As a student in New York City, it never crossed her mind to be a journalist. Her father was a businessman, her mother was a housewife and “they were inspiring only in that they kept talking about Europe.” During summers off from college, she took cultural tours abroad with her parents visiting cathedrals and museums.” She spent “her life” reading and majored in English. She couldn’t get a job because she couldn’t type. The only field open to her was journalism.
Mary wanted to be in Europe and came to Paris looking for work. The last place she tried was the Herald Tribune. There was no such thing as a copy girl. But the New York Times’ arrival edition “scared” the Tribune, so they were on the look out for fresh talent. She hadn’t even been on a school paper, but they still asked her to write a couple of stories on spec’. Assuming rejection, she was about to go to a travel agency to book a flight back to the States when the editors called and asked her to write two articles a week for 100F a piece and re-write the fashion copy for an extra 100F. That was in 1960.

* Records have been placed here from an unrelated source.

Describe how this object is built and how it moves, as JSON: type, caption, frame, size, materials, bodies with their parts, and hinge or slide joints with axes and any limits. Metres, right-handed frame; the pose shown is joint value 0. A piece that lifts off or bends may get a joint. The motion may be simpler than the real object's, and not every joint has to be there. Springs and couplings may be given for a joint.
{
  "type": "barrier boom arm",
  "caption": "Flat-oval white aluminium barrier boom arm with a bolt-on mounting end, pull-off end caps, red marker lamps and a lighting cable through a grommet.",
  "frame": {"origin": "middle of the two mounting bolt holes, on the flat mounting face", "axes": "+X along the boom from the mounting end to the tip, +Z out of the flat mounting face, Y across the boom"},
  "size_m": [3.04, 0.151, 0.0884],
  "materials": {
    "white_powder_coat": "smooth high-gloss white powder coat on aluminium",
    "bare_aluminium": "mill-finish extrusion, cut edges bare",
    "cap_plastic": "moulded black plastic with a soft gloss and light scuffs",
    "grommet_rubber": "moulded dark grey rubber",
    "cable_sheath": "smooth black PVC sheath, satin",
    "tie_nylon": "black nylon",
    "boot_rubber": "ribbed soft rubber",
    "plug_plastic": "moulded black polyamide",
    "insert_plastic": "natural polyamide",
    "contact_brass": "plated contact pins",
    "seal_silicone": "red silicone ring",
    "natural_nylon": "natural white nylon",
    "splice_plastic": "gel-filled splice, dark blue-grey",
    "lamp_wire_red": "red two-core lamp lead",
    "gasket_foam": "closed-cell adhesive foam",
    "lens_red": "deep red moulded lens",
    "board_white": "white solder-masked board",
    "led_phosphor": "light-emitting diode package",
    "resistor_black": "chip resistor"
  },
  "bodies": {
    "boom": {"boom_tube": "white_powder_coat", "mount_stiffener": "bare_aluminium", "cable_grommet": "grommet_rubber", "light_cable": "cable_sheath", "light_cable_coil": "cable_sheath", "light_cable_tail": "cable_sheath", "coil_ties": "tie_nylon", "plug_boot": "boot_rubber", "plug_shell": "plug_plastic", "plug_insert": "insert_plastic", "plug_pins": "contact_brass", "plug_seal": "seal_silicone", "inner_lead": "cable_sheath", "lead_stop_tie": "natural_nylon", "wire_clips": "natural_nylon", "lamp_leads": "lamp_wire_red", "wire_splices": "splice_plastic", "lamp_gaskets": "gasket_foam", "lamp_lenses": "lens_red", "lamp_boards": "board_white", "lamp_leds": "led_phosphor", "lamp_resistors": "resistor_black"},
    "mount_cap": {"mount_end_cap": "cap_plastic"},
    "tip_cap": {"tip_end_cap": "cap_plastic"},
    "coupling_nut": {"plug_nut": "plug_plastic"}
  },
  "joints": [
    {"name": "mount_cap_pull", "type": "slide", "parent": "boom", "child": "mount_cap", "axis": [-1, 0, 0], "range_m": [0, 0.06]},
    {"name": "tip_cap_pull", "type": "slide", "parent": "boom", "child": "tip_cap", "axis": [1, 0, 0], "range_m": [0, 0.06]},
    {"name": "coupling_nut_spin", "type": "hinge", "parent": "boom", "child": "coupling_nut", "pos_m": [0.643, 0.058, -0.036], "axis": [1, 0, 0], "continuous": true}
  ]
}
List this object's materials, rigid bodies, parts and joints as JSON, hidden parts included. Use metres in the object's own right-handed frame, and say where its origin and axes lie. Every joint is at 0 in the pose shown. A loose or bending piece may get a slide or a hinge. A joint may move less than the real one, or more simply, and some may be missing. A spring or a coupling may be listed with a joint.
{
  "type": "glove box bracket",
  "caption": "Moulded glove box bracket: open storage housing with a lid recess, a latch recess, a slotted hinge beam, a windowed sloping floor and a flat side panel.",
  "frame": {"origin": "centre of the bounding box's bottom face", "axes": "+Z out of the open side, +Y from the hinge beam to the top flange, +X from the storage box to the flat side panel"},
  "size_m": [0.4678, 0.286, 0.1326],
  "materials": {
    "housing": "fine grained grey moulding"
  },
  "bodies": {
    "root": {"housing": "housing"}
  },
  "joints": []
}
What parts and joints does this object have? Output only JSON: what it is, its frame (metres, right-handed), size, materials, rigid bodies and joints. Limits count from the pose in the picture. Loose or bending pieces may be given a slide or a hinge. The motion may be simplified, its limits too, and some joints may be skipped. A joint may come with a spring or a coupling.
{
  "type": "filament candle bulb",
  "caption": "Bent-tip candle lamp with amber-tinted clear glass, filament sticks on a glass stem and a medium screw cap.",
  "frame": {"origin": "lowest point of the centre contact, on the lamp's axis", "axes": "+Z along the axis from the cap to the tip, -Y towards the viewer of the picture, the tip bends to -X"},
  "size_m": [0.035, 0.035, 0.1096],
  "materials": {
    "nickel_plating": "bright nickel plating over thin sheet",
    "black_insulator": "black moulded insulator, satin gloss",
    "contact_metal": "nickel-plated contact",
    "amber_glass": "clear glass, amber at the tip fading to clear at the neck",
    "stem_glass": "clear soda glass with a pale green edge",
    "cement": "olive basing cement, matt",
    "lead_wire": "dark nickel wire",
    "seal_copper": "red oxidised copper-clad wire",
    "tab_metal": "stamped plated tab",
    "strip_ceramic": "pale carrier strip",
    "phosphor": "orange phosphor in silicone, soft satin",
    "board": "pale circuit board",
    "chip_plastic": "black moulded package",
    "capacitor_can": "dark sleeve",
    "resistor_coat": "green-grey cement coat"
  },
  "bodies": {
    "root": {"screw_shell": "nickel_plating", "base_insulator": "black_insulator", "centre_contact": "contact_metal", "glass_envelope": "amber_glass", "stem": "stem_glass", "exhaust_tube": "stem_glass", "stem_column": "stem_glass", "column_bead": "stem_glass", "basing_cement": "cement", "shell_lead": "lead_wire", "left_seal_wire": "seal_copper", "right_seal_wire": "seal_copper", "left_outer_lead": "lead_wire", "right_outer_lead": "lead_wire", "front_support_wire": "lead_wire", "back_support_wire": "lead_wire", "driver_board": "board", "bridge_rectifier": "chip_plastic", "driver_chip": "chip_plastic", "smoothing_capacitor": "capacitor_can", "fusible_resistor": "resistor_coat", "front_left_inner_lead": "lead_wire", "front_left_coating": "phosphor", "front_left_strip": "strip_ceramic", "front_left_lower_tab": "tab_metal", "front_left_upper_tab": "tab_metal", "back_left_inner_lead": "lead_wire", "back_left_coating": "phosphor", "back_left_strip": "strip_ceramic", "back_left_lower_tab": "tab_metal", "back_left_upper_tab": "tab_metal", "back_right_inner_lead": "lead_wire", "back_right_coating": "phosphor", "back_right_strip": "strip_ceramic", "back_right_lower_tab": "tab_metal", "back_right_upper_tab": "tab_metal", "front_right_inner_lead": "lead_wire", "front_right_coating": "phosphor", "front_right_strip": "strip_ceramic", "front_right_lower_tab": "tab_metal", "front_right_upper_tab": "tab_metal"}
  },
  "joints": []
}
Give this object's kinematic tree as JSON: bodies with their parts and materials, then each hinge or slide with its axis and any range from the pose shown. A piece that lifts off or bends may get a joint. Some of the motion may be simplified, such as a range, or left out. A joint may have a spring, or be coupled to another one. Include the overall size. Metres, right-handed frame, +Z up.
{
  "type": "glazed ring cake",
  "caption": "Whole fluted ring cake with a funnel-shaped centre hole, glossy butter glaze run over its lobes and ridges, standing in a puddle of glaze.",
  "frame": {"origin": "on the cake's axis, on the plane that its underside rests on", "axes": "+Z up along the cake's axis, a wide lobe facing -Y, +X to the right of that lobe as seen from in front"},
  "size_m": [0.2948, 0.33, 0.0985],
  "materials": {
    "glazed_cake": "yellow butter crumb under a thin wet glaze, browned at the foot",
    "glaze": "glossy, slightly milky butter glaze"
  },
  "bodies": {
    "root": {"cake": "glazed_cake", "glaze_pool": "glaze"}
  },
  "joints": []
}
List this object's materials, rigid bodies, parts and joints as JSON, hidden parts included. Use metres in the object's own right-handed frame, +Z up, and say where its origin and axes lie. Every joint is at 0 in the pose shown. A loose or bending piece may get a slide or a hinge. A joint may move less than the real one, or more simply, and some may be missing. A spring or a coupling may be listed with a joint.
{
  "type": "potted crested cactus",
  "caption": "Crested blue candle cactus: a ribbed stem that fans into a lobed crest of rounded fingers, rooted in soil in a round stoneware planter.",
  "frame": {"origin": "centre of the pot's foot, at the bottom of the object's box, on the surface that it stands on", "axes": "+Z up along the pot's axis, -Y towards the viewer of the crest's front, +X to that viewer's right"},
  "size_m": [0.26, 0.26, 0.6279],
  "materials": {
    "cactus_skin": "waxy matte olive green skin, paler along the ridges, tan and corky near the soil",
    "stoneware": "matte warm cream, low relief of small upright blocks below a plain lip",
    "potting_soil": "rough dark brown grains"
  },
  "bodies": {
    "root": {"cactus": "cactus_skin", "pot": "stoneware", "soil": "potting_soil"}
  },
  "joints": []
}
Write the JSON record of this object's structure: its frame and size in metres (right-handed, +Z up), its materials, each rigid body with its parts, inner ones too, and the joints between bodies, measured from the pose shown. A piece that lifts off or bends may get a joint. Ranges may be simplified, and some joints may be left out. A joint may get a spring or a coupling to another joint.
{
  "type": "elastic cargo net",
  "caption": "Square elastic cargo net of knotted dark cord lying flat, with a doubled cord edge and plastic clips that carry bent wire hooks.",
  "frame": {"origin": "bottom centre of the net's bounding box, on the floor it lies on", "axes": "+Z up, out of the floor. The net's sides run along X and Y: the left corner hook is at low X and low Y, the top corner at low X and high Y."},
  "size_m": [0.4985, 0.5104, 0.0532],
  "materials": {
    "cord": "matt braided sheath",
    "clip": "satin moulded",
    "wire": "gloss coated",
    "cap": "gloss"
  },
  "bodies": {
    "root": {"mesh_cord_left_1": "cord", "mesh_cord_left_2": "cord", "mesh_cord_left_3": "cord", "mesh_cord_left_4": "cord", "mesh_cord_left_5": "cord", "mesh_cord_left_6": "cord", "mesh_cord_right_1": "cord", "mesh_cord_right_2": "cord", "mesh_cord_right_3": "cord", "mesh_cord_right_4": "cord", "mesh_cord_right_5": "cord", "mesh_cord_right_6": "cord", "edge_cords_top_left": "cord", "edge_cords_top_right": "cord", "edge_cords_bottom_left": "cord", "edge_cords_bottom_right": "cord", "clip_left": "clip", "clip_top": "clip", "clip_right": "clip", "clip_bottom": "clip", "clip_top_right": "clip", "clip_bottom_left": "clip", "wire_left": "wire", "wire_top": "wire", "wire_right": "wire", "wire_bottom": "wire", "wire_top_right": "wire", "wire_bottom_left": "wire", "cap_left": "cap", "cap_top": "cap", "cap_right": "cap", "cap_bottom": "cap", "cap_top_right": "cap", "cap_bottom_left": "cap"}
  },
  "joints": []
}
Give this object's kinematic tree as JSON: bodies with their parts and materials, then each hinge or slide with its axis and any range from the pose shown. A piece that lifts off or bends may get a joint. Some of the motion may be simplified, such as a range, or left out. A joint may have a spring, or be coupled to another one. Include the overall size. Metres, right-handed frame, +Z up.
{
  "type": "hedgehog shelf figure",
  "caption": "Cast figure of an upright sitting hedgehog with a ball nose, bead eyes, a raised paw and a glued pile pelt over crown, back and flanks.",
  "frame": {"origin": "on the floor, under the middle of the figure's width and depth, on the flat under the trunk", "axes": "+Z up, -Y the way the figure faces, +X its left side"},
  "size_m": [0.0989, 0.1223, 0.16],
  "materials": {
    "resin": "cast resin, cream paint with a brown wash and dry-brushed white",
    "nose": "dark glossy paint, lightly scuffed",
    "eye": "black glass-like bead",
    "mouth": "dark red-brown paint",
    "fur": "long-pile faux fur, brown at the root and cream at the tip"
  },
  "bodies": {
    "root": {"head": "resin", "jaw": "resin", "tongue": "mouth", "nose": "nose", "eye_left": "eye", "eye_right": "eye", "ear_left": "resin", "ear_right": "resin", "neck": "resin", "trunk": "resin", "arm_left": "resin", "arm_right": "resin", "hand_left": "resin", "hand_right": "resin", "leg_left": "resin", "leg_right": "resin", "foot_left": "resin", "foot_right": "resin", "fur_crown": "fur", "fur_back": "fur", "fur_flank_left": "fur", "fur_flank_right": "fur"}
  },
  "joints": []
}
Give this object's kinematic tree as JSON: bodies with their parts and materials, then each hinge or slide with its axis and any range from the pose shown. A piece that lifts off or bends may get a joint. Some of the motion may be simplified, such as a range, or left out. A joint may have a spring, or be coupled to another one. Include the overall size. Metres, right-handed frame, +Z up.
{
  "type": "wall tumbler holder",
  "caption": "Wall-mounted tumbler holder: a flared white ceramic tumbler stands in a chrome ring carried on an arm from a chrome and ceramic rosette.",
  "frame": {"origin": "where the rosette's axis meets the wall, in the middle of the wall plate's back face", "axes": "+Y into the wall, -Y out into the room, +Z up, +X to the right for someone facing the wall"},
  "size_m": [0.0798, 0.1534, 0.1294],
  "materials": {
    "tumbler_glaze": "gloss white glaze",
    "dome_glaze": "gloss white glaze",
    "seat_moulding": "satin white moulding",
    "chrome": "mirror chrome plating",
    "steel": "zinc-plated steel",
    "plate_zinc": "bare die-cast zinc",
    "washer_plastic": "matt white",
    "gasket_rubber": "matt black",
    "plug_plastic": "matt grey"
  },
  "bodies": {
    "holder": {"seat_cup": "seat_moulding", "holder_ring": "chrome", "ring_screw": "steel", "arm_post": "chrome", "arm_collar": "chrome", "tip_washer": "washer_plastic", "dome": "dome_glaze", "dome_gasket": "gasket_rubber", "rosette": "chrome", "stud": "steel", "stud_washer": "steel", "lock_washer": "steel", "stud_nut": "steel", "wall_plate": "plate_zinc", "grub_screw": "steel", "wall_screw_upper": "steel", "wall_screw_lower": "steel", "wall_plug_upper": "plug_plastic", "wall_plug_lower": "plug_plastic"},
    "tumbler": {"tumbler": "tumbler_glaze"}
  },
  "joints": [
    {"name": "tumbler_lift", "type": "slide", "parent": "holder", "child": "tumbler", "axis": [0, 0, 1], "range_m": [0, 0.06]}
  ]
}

“It was always a quirky paper,” she says, “Unusual. Unpredictable. It is less so now. Buddy Weiss, our editor in the ’70s, called it ‘an international paper that speaks with American accents.’ That’s a good definition. Now we’ve become an international paper with no accent. The word, ‘product’ is used a lot but I don’t know what that means. It used to be a nippy little roadster; now it’s a stretch limo.”
Mary is regularly told she has the best job in journalism — freedom to choose her own subject and never having one turned down. She is, of course, insatiably curious. Indeed, when you interview her she can’t help interviewing you back She says, “You have to be very alert and not make people feel uncomfortable. To be a listener and not an inquisitor. But I certainly don’t write about politics. I figured they’d just do a number on me. Other people might do a number on me but they’d be more subtle.” The variety of stuff she’s done is wide — but it doesn’t include the sports page — and she says she can’t write for the financial page because “I don’t know what a derivative is.”
When she began writing from Paris, it was mostly for the women’s pages and the readership was mostly American. Now it is 40% American. “We must keep that in mind when we refer to the adorable little corner bakery; it must amuse the French.”
“A French Affair” can be compared to Mary’s idea of the genius of French stores — “always measured profusion: Ali Baba reviewed by Descartes.” Her legacy is that she has managed to combine the best of America — freshness of spirit — with the best of France, the elegantly turned phrase of the skeptic. Her readers will agree with Sir Peter Ustinov who said that she is one of a sacred battalion of Americans with whom Europeans feel a kindred spirit — inquisitive and crackling with intelligence and grace.